Current Price Action/Trends and Pivots: The chart above marks the last two year of price activity. The red diagonal line also provides a baseline for the Fibonacci retracement line shown on the right hand side of the chart. The bottom of the downward trend came at the end of August at around $22.50; from that point the stock has begun a good upward trend, testing resistance around the 38.2% Fibonacci retracement line at $29.50 before dropping back again. the stock is currently just a little below that point. A break above $29.50 could see the stock push in the short-term to its next resistance between about $32.50 and the 61.8% retracement line around $33.75. Current support is back around the last pivot low at around $27.50. A drop below that level could see the stock drop to around $24 before finding new support again.

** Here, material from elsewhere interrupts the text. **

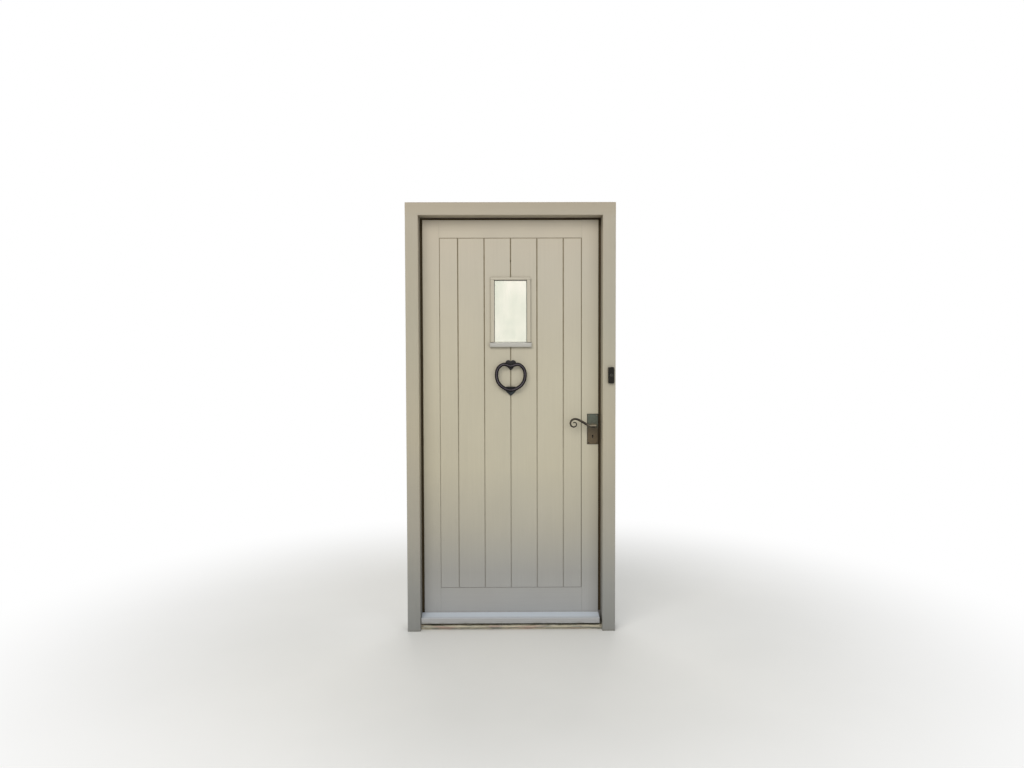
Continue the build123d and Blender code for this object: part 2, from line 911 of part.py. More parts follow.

Near-term Keys: The stock’s value metrics might make the stock seem like a tempting opportunity right now. The truth is that the fundamental picture is better than I expected, with the company showing some resilience based on its mostly solid balance sheet and improving Net Income. That said, the erosion of its Free Cash Flow continues to be a sign that the company’s liquidity and cash is being chipped away a bit at a time, which I think is a reflection of the effect of tariffs and trade. This is a small company that operates with a conservative management approach that has helped it weather the storm so far, but the longer the storm rages, the more battered it is likely to get. If you prefer to look for a short-term trade, a push above $29.50 could give the stock room to rally to somewhere between $32.50 and $33.75 per share, proving a good opportunity to buy the stock or work with call options. If you prefer to look for a bearish trade, look for a drop below $27.50 as a signal to consider shorting the stock or working with put options, with an eye on $24 as a bearish profit target point.